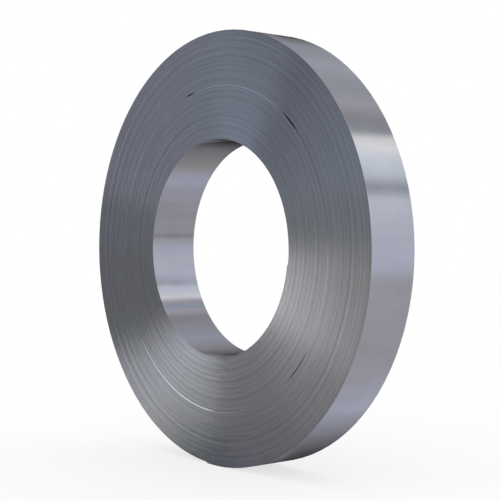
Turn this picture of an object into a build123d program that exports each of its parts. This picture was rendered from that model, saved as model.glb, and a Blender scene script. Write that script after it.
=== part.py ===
# Narrow coil of bright steel strip, standing on its rim as it would on a level floor.
# The axis of the winding runs along Y and the origin is the centre of the bore.
# The front end, seen in the photo, faces -Y. Sizes are in millimetres.
from build123d import *
import os

# Winding.
outer_diameter = 1016.0    # over the last lap, the rim it stands on
bore_diameter = 508.0      # inside the first lap, for a 20 inch mandrel
strip_width = 127.0        # one lap from edge to edge, 5 inch strip

# Laps shift a little sideways as they are wound, in groups that show as rings on both ends.
side_shift = 1.0           # furthest a group stands out of line, either way

# Each group of laps: where it stops, as a share of the build-up from bore to rim, and its
# shift towards the front, as a share of the largest shift.
lap_groups = [
    (0.06, 0.0),
    (0.12, 0.5),
    (0.17, -0.2),
    (0.21, 0.6),
    (0.25, 0.0),
    (0.28, 0.7),
    (0.31, 0.1),
    (0.34, -0.5),
    (0.39, 0.2),
    (0.45, -0.3),
    (0.49, 0.3),
    (0.51, 1.0),
    (0.66, -0.4),
    (0.70, 0.3),
    (0.73, -0.6),
    (0.78, 0.4),
    (0.83, -1.0),
    (0.88, 0.1),
    (0.94, -0.7),
    (1.00, 0.0),
]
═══
--- What you are asked to do ---
Set every line of the listing down word for word.

--- Solution to the exercise ---
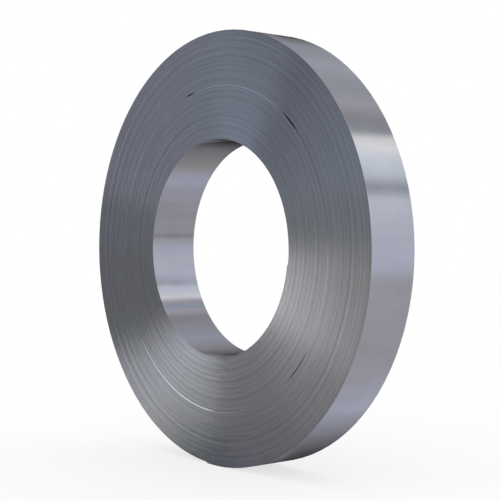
Turn this picture of an object into a build123d program that exports each of its parts. This picture was rendered from that model, saved as model.glb, and a Blender scene script. Write that script after it.
=== part.py ===
# Narrow coil of bright steel strip, standing on its rim as it would on a level floor.
# The axis of the winding runs along Y and the origin is the centre of the bore.
# The front end, seen in the photo, faces -Y. Sizes are in millimetres.
from build123d import *
import os

# Winding.
outer_diameter = 1016.0    # over the last lap, the rim it stands on
bore_diameter = 508.0      # inside the first lap, for a 20 inch mandrel
strip_width = 127.0        # one lap from edge to edge, 5 inch strip

# Laps shift a little sideways as they are wound, in groups that show as rings on both ends.
side_shift = 1.0           # furthest a group stands out of line, either way

# Each group of laps: where it stops, as a share of the build-up from bore to rim, and its
# shift towards the front, as a share of the largest shift.
lap_groups = [
    (0.06, 0.0),
    (0.12, 0.5),
    (0.17, -0.2),
    (0.21, 0.6),
    (0.25, 0.0),
    (0.28, 0.7),
    (0.31, 0.1),
    (0.34, -0.5),
    (0.39, 0.2),
    (0.45, -0.3),
    (0.49, 0.3),
    (0.51, 1.0),
    (0.66, -0.4),
    (0.70, 0.3),
    (0.73, -0.6),
    (0.78, 0.4),
    (0.83, -1.0),
    (0.88, 0.1),
    (0.94, -0.7),
    (1.00, 0.0),
]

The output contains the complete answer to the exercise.